Parasites can have profound effects on host physiology, behavioral type, and correlations between these traits. Pre-infection, behavior and physiology can influence the risk of becoming infected by parasites. For example, individuals who are more active may increase their risk of encountering parasites, putting that individual at a greater risk of becoming infected relative to a less active individual. Post-infection, adaptive responses by the host to infection, pathology, or parasite manipulation of host phenotype can modify average host behavior and correlations between behaviors. Reviews on the effects of parasites on host personality traits can be found here and here. I explore interactions between parasites and the phenotype of their host using California killifish (Fundulus parvipinnis) and their phentoypically manipulative trematode parasites.

California killifish brain, covered in EUHA metacercariae (small, clear balls with white spot).

California killifish are one of the most abundant fish species in the estuaries of Southern California and Baja California. Killifish are host to two phenotypically manipulative trematode parasites. One of these parasites (Euhaplorchis californiensis or EUHA) lives on the fish’s brain, while the other (Renicola buchanani or RENB) lives in the fish’s liver. Infection with RENB and EUHA is associated with an increase in the frequency of conspicuous behaviors in California killifish. These conspicuous behaviors include flashing the killifish’s silvery belly up towards the sun, quick jerks forward, and body contortions. Conspicuous behaviors not only draw the attention of human observers, but also appear to draw the attention of predatory birds. Relative to uninfected killifish, infected killifish are 10-30 times more likely to be consumed by predatory birds, which are the definitive host for both parasites! This is a classic example of parasite behavioral manipulation, in which parasites modify the behavior of their hosts in order to increase their probability of being transmitted to the next host in the parasite’s life cycle. While the mechanisms through which manipulation occurs are still unclear, changes in neurotransmitter activity following infection with EUHA have been documented.
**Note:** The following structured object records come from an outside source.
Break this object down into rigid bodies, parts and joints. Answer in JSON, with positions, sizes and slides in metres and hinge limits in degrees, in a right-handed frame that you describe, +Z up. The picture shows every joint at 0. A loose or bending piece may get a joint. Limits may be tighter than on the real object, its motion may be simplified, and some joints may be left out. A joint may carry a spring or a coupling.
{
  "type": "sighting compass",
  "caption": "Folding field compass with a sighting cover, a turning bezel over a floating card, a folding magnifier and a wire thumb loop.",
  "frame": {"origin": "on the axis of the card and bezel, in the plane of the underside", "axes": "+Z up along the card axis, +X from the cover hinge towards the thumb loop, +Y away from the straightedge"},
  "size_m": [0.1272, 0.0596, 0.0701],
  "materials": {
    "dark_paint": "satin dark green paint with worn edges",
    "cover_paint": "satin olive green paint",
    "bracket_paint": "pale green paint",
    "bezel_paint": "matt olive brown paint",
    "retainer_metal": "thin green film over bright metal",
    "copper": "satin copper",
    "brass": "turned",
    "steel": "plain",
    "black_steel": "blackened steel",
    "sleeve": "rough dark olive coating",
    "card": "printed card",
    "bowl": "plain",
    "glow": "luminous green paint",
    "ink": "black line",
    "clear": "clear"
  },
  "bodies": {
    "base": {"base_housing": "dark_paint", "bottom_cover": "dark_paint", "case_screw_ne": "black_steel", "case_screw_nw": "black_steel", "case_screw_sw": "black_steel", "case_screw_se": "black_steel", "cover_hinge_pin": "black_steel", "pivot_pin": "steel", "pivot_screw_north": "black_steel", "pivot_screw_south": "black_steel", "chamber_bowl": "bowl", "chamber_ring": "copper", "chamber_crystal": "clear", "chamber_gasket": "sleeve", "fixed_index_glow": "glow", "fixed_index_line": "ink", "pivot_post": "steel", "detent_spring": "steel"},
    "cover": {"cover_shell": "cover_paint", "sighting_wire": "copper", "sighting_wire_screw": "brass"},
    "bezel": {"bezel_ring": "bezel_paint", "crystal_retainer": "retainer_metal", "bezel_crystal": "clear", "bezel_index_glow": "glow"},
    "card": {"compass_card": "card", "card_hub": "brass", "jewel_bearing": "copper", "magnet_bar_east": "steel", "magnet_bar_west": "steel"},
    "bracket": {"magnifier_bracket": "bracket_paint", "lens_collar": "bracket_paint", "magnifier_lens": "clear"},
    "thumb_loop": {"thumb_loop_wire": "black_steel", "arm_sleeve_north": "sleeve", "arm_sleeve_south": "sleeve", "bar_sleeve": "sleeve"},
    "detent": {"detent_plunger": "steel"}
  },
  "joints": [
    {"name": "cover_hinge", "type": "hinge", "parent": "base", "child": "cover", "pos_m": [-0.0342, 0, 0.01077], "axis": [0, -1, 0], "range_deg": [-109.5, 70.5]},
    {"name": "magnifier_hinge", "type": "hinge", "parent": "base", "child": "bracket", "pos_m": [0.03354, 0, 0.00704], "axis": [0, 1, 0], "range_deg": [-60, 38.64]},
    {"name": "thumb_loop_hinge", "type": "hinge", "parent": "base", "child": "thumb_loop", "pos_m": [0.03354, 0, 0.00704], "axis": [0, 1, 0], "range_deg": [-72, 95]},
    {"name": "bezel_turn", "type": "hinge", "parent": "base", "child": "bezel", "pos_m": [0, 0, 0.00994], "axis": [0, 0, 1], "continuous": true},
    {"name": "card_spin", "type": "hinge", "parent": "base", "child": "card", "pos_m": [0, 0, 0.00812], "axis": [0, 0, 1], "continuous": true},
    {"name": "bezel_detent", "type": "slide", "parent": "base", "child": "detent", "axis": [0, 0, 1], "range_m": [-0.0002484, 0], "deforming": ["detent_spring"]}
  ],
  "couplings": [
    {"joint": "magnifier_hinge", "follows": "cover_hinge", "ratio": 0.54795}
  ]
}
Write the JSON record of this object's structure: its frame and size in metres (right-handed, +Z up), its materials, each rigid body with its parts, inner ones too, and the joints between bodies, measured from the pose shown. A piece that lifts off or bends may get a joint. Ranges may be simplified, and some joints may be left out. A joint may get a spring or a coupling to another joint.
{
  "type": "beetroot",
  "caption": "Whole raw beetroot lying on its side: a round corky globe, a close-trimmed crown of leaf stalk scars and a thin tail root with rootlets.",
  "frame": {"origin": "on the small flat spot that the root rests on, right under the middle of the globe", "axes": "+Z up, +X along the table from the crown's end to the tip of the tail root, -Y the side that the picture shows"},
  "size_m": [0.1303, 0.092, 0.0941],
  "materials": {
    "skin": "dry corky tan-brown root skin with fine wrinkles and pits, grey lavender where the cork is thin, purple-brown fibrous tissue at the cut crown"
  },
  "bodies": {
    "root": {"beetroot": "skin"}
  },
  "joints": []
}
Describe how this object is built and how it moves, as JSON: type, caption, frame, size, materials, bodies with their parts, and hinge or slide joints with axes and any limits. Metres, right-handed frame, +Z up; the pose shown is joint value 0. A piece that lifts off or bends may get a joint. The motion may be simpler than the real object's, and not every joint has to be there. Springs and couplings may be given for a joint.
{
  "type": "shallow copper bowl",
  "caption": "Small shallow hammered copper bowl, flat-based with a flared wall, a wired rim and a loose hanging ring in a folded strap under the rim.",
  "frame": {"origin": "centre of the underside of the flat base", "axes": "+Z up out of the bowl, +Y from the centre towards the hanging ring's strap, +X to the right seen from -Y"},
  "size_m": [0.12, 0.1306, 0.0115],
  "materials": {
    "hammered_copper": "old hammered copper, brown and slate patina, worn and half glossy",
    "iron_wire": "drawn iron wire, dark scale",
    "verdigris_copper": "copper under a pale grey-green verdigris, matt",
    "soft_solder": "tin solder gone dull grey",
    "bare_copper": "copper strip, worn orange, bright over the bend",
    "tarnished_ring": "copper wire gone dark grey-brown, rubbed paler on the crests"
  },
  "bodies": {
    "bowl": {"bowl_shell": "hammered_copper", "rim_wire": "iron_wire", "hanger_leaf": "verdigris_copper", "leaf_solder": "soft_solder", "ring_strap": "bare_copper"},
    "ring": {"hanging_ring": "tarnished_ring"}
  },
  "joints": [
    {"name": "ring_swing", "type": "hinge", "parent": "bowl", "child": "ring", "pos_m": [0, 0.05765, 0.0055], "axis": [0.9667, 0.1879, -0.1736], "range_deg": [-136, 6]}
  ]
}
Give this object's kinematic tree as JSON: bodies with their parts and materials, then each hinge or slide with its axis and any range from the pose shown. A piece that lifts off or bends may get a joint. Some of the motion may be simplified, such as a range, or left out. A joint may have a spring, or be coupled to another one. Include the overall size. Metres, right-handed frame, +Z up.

These neurotransmitters are associated with behavioral traits and behavioral correlations in other fish species, and so we expect that infection with EUHA may modify numerous aspects of host behavior.  A video documenting this manipulation can be found below.

Stress and sex hormones may also play an important role in behavioral interactions between parasites and host behavior, as they both influence host behavior (which could affect the probability of encountering a parasite) and influence immune system functioning (which could increase or decrease the risk of infection given an encounter with a parasite). Additionally, either parasite could be manipulating the production of hormones, with subsequent implications for host behavior. My advisor, Andy Sih, and I are collaborating with the Ecological Parasitology Lab at the University of California Santa Barbara and the Earley Lab at the University of Alabama to explore how killifish behavioral traits and hormones influence an individual’s risk of becoming infected by EUHA and RENB as well as how behavior and hormones change in the killifish following infection. This research is funded through the National Science Foundation, Animal Behaviour Society, University of California Natural Reserve System, the #SciFund Challenge, and the University of California Davis.